Military service deferments are available to those actively serving in military operations or actions of that type. This type of deferment may also be available to reservists during, and for a period following, active duty.
Bankruptcy options generally do not provide help with debt in the form of student loans, and this is particularly true if it is a government or other form of secured loan, which may be to some extent government sponsored. As there is no specific provision under the bankruptcy code for the discharge of student loans, the best approach is to take advantage of the option known as an ‘adversary action’ in an effort to prove that repayment would impose ‘undue hardship’ on the debtor and the debtor’s family, not only in the present circumstances, but in the future as well. A court appearance is required at which the debtor must make this case, and the court will also require proof of a genuine effort by the debtor to repay the loan. Clearly, this is not easy to do but doing so will make discharge of the debt in the bankruptcy court possible.

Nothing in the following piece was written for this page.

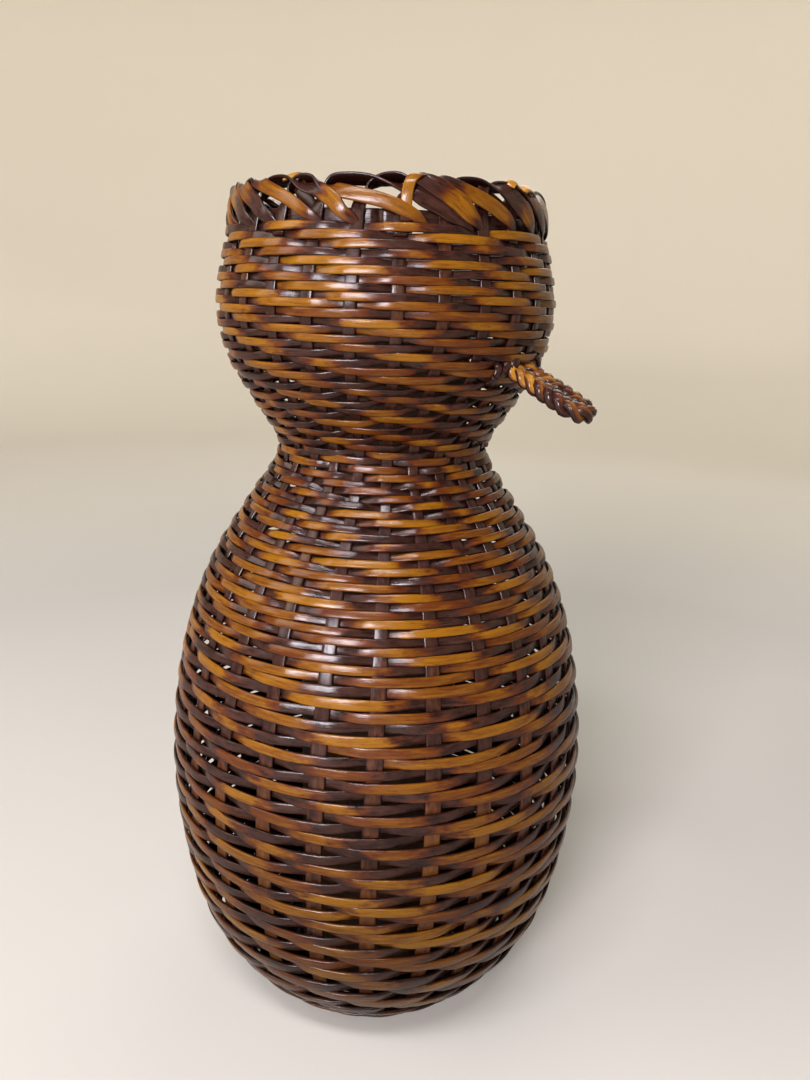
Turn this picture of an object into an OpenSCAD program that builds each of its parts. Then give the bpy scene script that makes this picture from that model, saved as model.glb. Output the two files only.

Despite the difficulties of achieving discharge on student loans, students in San Antonio with problems of this kind should consult a lawyer and consider other options available through filing bankruptcy. For example, filing provides temporary relief through an automatic stay that halts creditor harassment. Also, chapter 7 makes possible the discharge of unsecured debts. Alternatively, the development of a repayment plan when filing chapter 13 could include student loan repayment plans and protect the debtor from creditor harassment.